### PROBLEM TO SOLVE
Extract all of the entries and give them again, word for word.

### DATASET RECORDS
• • • •
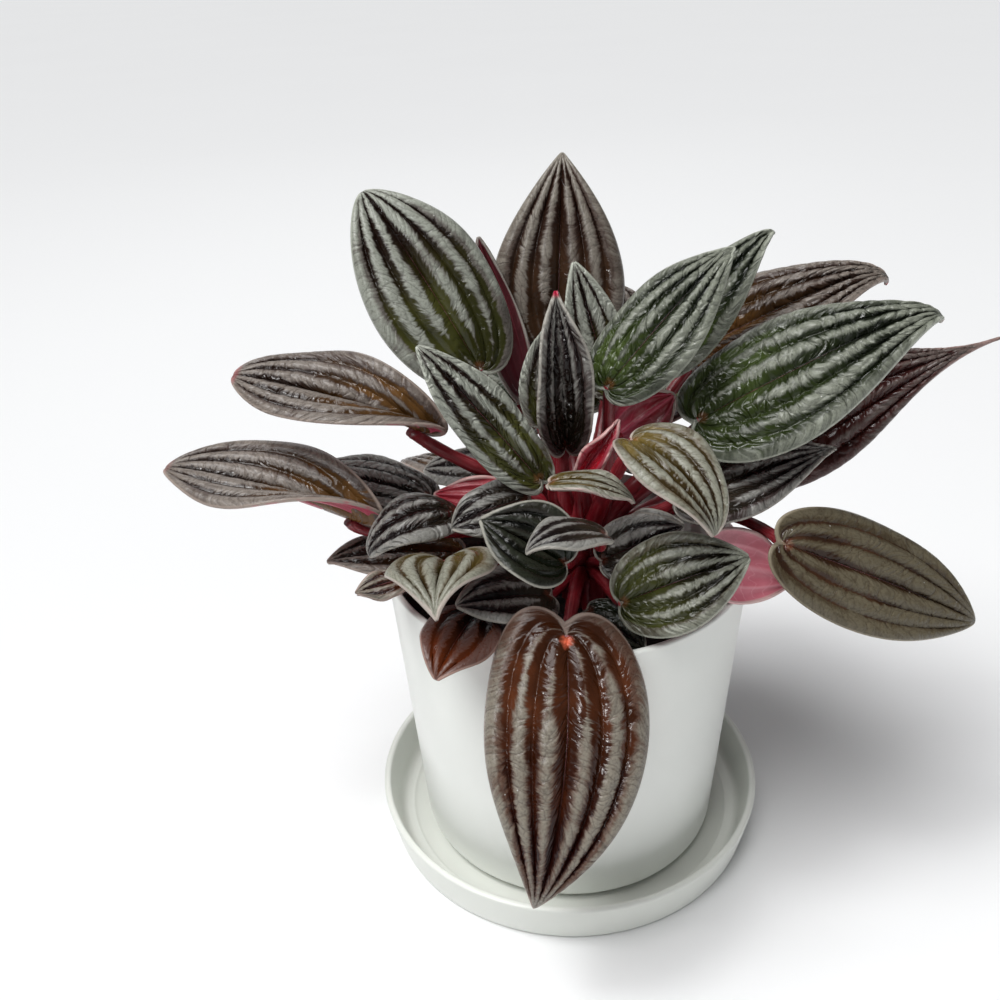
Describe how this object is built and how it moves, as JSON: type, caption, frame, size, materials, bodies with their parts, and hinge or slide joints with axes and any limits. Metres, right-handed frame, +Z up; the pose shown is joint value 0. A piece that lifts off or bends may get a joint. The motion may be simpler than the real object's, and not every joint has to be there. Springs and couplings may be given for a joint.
{
  "type": "potted peperomia",
  "caption": "Small ribbed-leaf peperomia with silvery dark leaves and red stalks, in a plain tapered white pot on a round saucer.",
  "frame": {"origin": "on the pot's axis, at the flat underside of the saucer", "axes": "+Z up along the pot's axis, -Y to the front where the large leaf hangs over the rim, +X to the right along the widest spread of the leaves"},
  "size_m": [0.2351, 0.1576, 0.1994],
  "materials": {
    "saucer_plastic": "satin off-white",
    "pot_plastic": "satin white",
    "potting_mix": "rough dark peat",
    "red_stalk": "translucent satin red",
    "leaf_left_tall": "satin silver-green ribs over olive-black grooves, wine-red underside",
    "leaf_left_tall_behind": "satin dark plum with silver ribs, wine-red underside",
    "leaf_back_tall": "satin mauve-grey ribs over brown grooves, smooth",
    "leaf_back_pale": "satin silver-green ribs over olive-black grooves, wine-red underside",
    "leaf_middle_folded": "satin dark plum with silver ribs, wine-red underside",
    "leaf_middle_silver": "satin silver-green ribs over olive-black grooves, wine-red underside",
    "leaf_right_tall": "glossy grey-green, deeply ribbed and puckered",
    "leaf_right_tall_behind": "glossy grey-green, deeply ribbed and puckered",
    "leaf_middle_front": "satin silver-green ribs over olive-black grooves, wine-red underside",
    "leaf_left_middle": "satin mauve-grey ribs over brown grooves, wine-red underside",
    "leaf_left_low": "satin mauve-grey ribs over brown grooves, wine-red underside",
    "leaf_left_striped": "satin dark plum with silver ribs, wine-red underside",
    "leaf_left_dark_behind": "satin dark plum with silver ribs, wine-red underside",
    "leaf_left_red_underside": "translucent wine red with pale rolled margins",
    "leaf_left_rolled": "satin dark plum with silver ribs, wine-red underside",
    "leaf_left_under_rolled": "satin mauve-grey ribs over brown grooves, wine-red underside",
    "leaf_front_bow": "satin pale sage ribs and grooves, pinkish margin",
    "leaf_front_dark_tip": "satin dark plum with silver ribs, wine-red underside",
    "leaf_front_brown": "glossy rust-brown with a dark base and a mauve tip",
    "leaf_front_hanging": "glossy maroon-brown with mauve-silver ribs",
    "leaf_front_cupped": "satin black-green with faint ribs and a wide pale margin",
    "leaf_front_curved": "satin dark plum with silver ribs, wine-red underside",
    "leaf_front_arch": "satin pale sage ribs and grooves, pinkish margin",
    "leaf_front_ribbed": "satin dark plum with silver ribs, wine-red underside",
    "leaf_young_red": "translucent wine red with pale rolled margins",
    "leaf_front_small_dark": "satin black-green with faint ribs and a wide pale margin",
    "leaf_front_withered": "glossy maroon-brown with mauve-silver ribs",
    "leaf_front_round": "glossy olive-green with silver ribs, pink underside",
    "leaf_right_pink_underside": "satin pink underside turned to the front",
    "leaf_right_small_round": "satin dark plum with silver ribs, wine-red underside",
    "leaf_right_small_striped": "satin dark plum with silver ribs, wine-red underside",
    "leaf_right_arched": "satin pale sage ribs and grooves, pinkish margin",
    "leaf_right_red_underside": "satin mauve-grey ribs over brown grooves, wine-red underside",
    "leaf_right_long": "glossy grey-green, deeply ribbed and puckered",
    "leaf_right_upper": "satin mauve-grey ribs over brown grooves, wine-red underside",
    "leaf_right_far": "satin dark maroon-brown with faint ribs",
    "leaf_right_plum": "satin dark plum with silver ribs, wine-red underside",
    "leaf_right_low": "glossy brown-olive with faint ribs",
    "leaf_rear_left_low": "satin mauve-grey ribs over brown grooves, wine-red underside",
    "leaf_rear_left": "satin silver-green ribs over olive-black grooves, wine-red underside",
    "leaf_rear_middle": "satin silver-green ribs over olive-black grooves, wine-red underside",
    "leaf_rear_right": "satin mauve-grey ribs over brown grooves, wine-red underside",
    "leaf_rear_right_low": "glossy olive-green with silver ribs, pink underside",
    "leaf_rear_upper_left": "glossy grey-green, deeply ribbed and puckered",
    "leaf_rear_upper_middle": "satin mauve-grey ribs over brown grooves, wine-red underside",
    "leaf_rear_upper_right": "glossy grey-green, deeply ribbed and puckered",
    "leaf_rear_hanging": "glossy maroon-brown with mauve-silver ribs",
    "leaf_rear_low": "satin dark plum with silver ribs, wine-red underside",
    "leaf_left_rear": "glossy olive-green with silver ribs, pink underside"
  },
  "bodies": {
    "root": {"saucer": "saucer_plastic", "pot": "pot_plastic", "soil": "potting_mix", "crown_and_stalks": "red_stalk", "leaf_left_tall": "leaf_left_tall", "leaf_left_tall_behind": "leaf_left_tall_behind", "leaf_back_tall": "leaf_back_tall", "leaf_back_pale": "leaf_back_pale", "leaf_middle_folded": "leaf_middle_folded", "leaf_middle_silver": "leaf_middle_silver", "leaf_right_tall": "leaf_right_tall", "leaf_right_tall_behind": "leaf_right_tall_behind", "leaf_middle_front": "leaf_middle_front", "leaf_left_middle": "leaf_left_middle", "leaf_left_low": "leaf_left_low", "leaf_left_striped": "leaf_left_striped", "leaf_left_dark_behind": "leaf_left_dark_behind", "leaf_left_red_underside": "leaf_left_red_underside", "leaf_left_rolled": "leaf_left_rolled", "leaf_left_under_rolled": "leaf_left_under_rolled", "leaf_front_bow": "leaf_front_bow", "leaf_front_dark_tip": "leaf_front_dark_tip", "leaf_front_brown": "leaf_front_brown", "leaf_front_hanging": "leaf_front_hanging", "leaf_front_cupped": "leaf_front_cupped", "leaf_front_curved": "leaf_front_curved", "leaf_front_arch": "leaf_front_arch", "leaf_front_ribbed": "leaf_front_ribbed", "leaf_young_red": "leaf_young_red", "leaf_front_small_dark": "leaf_front_small_dark", "leaf_front_withered": "leaf_front_withered", "leaf_front_round": "leaf_front_round", "leaf_right_pink_underside": "leaf_right_pink_underside", "leaf_right_small_round": "leaf_right_small_round", "leaf_right_small_striped": "leaf_right_small_striped", "leaf_right_arched": "leaf_right_arched", "leaf_right_red_underside": "leaf_right_red_underside", "leaf_right_long": "leaf_right_long", "leaf_right_upper": "leaf_right_upper", "leaf_right_far": "leaf_right_far", "leaf_right_plum": "leaf_right_plum", "leaf_right_low": "leaf_right_low", "leaf_rear_left_low": "leaf_rear_left_low", "leaf_rear_left": "leaf_rear_left", "leaf_rear_middle": "leaf_rear_middle", "leaf_rear_right": "leaf_rear_right", "leaf_rear_right_low": "leaf_rear_right_low", "leaf_rear_upper_left": "leaf_rear_upper_left", "leaf_rear_upper_middle": "leaf_rear_upper_middle", "leaf_rear_upper_right": "leaf_rear_upper_right", "leaf_rear_hanging": "leaf_rear_hanging", "leaf_rear_low": "leaf_rear_low", "leaf_left_rear": "leaf_left_rear"}
  },
  "joints": []
}
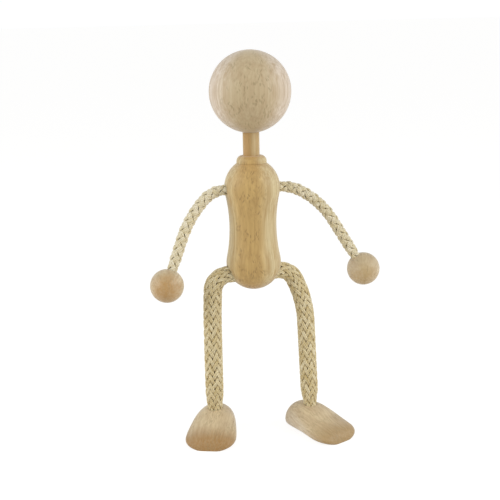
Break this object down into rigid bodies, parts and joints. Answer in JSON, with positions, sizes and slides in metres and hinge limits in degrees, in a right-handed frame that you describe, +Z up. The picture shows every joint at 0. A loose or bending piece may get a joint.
• • • •
### REPLY
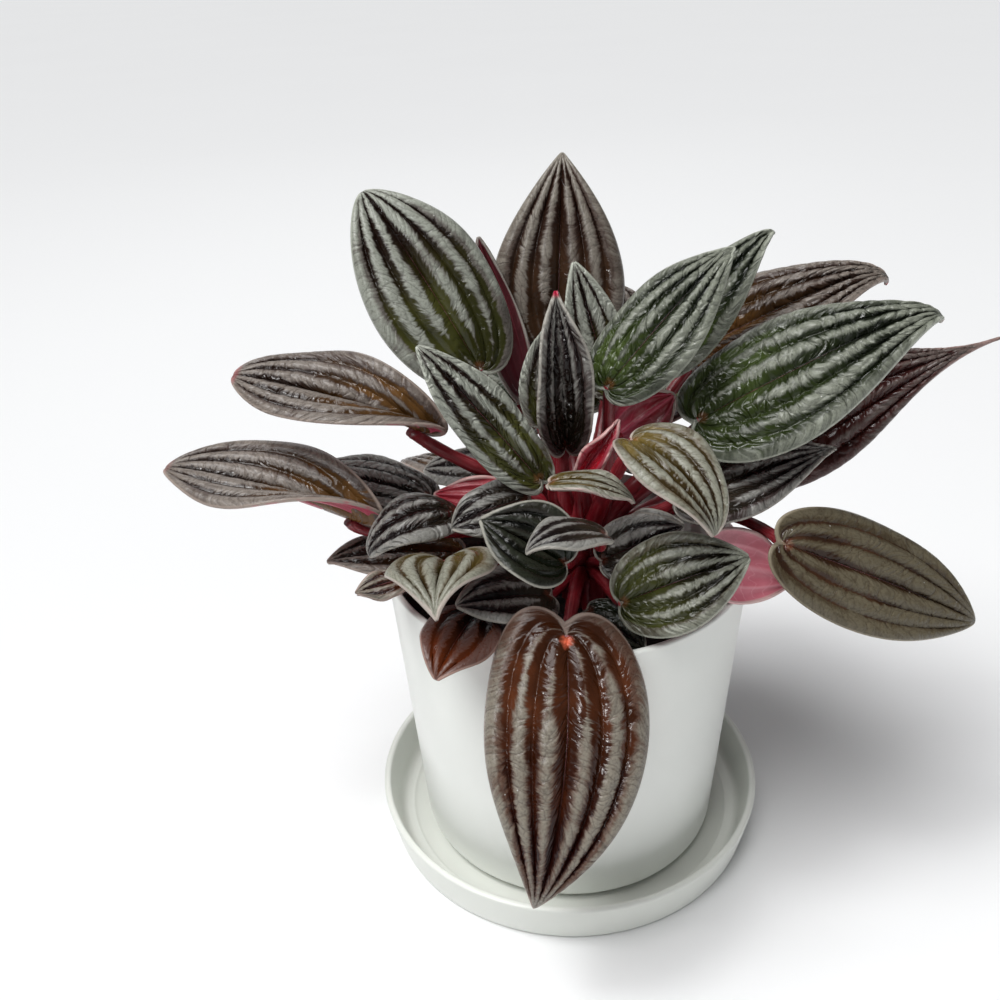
Describe how this object is built and how it moves, as JSON: type, caption, frame, size, materials, bodies with their parts, and hinge or slide joints with axes and any limits. Metres, right-handed frame, +Z up; the pose shown is joint value 0. A piece that lifts off or bends may get a joint. The motion may be simpler than the real object's, and not every joint has to be there. Springs and couplings may be given for a joint.
{
  "type": "potted peperomia",
  "caption": "Small ribbed-leaf peperomia with silvery dark leaves and red stalks, in a plain tapered white pot on a round saucer.",
  "frame": {"origin": "on the pot's axis, at the flat underside of the saucer", "axes": "+Z up along the pot's axis, -Y to the front where the large leaf hangs over the rim, +X to the right along the widest spread of the leaves"},
  "size_m": [0.2351, 0.1576, 0.1994],
  "materials": {
    "saucer_plastic": "satin off-white",
    "pot_plastic": "satin white",
    "potting_mix": "rough dark peat",
    "red_stalk": "translucent satin red",
    "leaf_left_tall": "satin silver-green ribs over olive-black grooves, wine-red underside",
    "leaf_left_tall_behind": "satin dark plum with silver ribs, wine-red underside",
    "leaf_back_tall": "satin mauve-grey ribs over brown grooves, smooth",
    "leaf_back_pale": "satin silver-green ribs over olive-black grooves, wine-red underside",
    "leaf_middle_folded": "satin dark plum with silver ribs, wine-red underside",
    "leaf_middle_silver": "satin silver-green ribs over olive-black grooves, wine-red underside",
    "leaf_right_tall": "glossy grey-green, deeply ribbed and puckered",
    "leaf_right_tall_behind": "glossy grey-green, deeply ribbed and puckered",
    "leaf_middle_front": "satin silver-green ribs over olive-black grooves, wine-red underside",
    "leaf_left_middle": "satin mauve-grey ribs over brown grooves, wine-red underside",
    "leaf_left_low": "satin mauve-grey ribs over brown grooves, wine-red underside",
    "leaf_left_striped": "satin dark plum with silver ribs, wine-red underside",
    "leaf_left_dark_behind": "satin dark plum with silver ribs, wine-red underside",
    "leaf_left_red_underside": "translucent wine red with pale rolled margins",
    "leaf_left_rolled": "satin dark plum with silver ribs, wine-red underside",
    "leaf_left_under_rolled": "satin mauve-grey ribs over brown grooves, wine-red underside",
    "leaf_front_bow": "satin pale sage ribs and grooves, pinkish margin",
    "leaf_front_dark_tip": "satin dark plum with silver ribs, wine-red underside",
    "leaf_front_brown": "glossy rust-brown with a dark base and a mauve tip",
    "leaf_front_hanging": "glossy maroon-brown with mauve-silver ribs",
    "leaf_front_cupped": "satin black-green with faint ribs and a wide pale margin",
    "leaf_front_curved": "satin dark plum with silver ribs, wine-red underside",
    "leaf_front_arch": "satin pale sage ribs and grooves, pinkish margin",
    "leaf_front_ribbed": "satin dark plum with silver ribs, wine-red underside",
    "leaf_young_red": "translucent wine red with pale rolled margins",
    "leaf_front_small_dark": "satin black-green with faint ribs and a wide pale margin",
    "leaf_front_withered": "glossy maroon-brown with mauve-silver ribs",
    "leaf_front_round": "glossy olive-green with silver ribs, pink underside",
    "leaf_right_pink_underside": "satin pink underside turned to the front",
    "leaf_right_small_round": "satin dark plum with silver ribs, wine-red underside",
    "leaf_right_small_striped": "satin dark plum with silver ribs, wine-red underside",
    "leaf_right_arched": "satin pale sage ribs and grooves, pinkish margin",
    "leaf_right_red_underside": "satin mauve-grey ribs over brown grooves, wine-red underside",
    "leaf_right_long": "glossy grey-green, deeply ribbed and puckered",
    "leaf_right_upper": "satin mauve-grey ribs over brown grooves, wine-red underside",
    "leaf_right_far": "satin dark maroon-brown with faint ribs",
    "leaf_right_plum": "satin dark plum with silver ribs, wine-red underside",
    "leaf_right_low": "glossy brown-olive with faint ribs",
    "leaf_rear_left_low": "satin mauve-grey ribs over brown grooves, wine-red underside",
    "leaf_rear_left": "satin silver-green ribs over olive-black grooves, wine-red underside",
    "leaf_rear_middle": "satin silver-green ribs over olive-black grooves, wine-red underside",
    "leaf_rear_right": "satin mauve-grey ribs over brown grooves, wine-red underside",
    "leaf_rear_right_low": "glossy olive-green with silver ribs, pink underside",
    "leaf_rear_upper_left": "glossy grey-green, deeply ribbed and puckered",
    "leaf_rear_upper_middle": "satin mauve-grey ribs over brown grooves, wine-red underside",
    "leaf_rear_upper_right": "glossy grey-green, deeply ribbed and puckered",
    "leaf_rear_hanging": "glossy maroon-brown with mauve-silver ribs",
    "leaf_rear_low": "satin dark plum with silver ribs, wine-red underside",
    "leaf_left_rear": "glossy olive-green with silver ribs, pink underside"
  },
  "bodies": {
    "root": {"saucer": "saucer_plastic", "pot": "pot_plastic", "soil": "potting_mix", "crown_and_stalks": "red_stalk", "leaf_left_tall": "leaf_left_tall", "leaf_left_tall_behind": "leaf_left_tall_behind", "leaf_back_tall": "leaf_back_tall", "leaf_back_pale": "leaf_back_pale", "leaf_middle_folded": "leaf_middle_folded", "leaf_middle_silver": "leaf_middle_silver", "leaf_right_tall": "leaf_right_tall", "leaf_right_tall_behind": "leaf_right_tall_behind", "leaf_middle_front": "leaf_middle_front", "leaf_left_middle": "leaf_left_middle", "leaf_left_low": "leaf_left_low", "leaf_left_striped": "leaf_left_striped", "leaf_left_dark_behind": "leaf_left_dark_behind", "leaf_left_red_underside": "leaf_left_red_underside", "leaf_left_rolled": "leaf_left_rolled", "leaf_left_under_rolled": "leaf_left_under_rolled", "leaf_front_bow": "leaf_front_bow", "leaf_front_dark_tip": "leaf_front_dark_tip", "leaf_front_brown": "leaf_front_brown", "leaf_front_hanging": "leaf_front_hanging", "leaf_front_cupped": "leaf_front_cupped", "leaf_front_curved": "leaf_front_curved", "leaf_front_arch": "leaf_front_arch", "leaf_front_ribbed": "leaf_front_ribbed", "leaf_young_red": "leaf_young_red", "leaf_front_small_dark": "leaf_front_small_dark", "leaf_front_withered": "leaf_front_withered", "leaf_front_round": "leaf_front_round", "leaf_right_pink_underside": "leaf_right_pink_underside", "leaf_right_small_round": "leaf_right_small_round", "leaf_right_small_striped": "leaf_right_small_striped", "leaf_right_arched": "leaf_right_arched", "leaf_right_red_underside": "leaf_right_red_underside", "leaf_right_long": "leaf_right_long", "leaf_right_upper": "leaf_right_upper", "leaf_right_far": "leaf_right_far", "leaf_right_plum": "leaf_right_plum", "leaf_right_low": "leaf_right_low", "leaf_rear_left_low": "leaf_rear_left_low", "leaf_rear_left": "leaf_rear_left", "leaf_rear_middle": "leaf_rear_middle", "leaf_rear_right": "leaf_rear_right", "leaf_rear_right_low": "leaf_rear_right_low", "leaf_rear_upper_left": "leaf_rear_upper_left", "leaf_rear_upper_middle": "leaf_rear_upper_middle", "leaf_rear_upper_right": "leaf_rear_upper_right", "leaf_rear_hanging": "leaf_rear_hanging", "leaf_rear_low": "leaf_rear_low", "leaf_left_rear": "leaf_left_rear"}
  },
  "joints": []
}
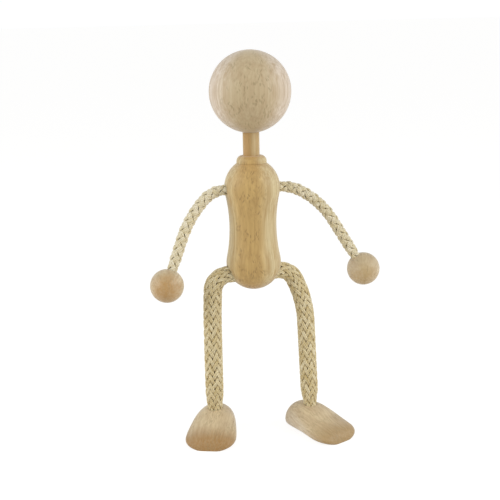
Break this object down into rigid bodies, parts and joints. Answer in JSON, with positions, sizes and slides in metres and hinge limits in degrees, in a right-handed frame that you describe, +Z up. The picture shows every joint at 0. A loose or bending piece may get a joint.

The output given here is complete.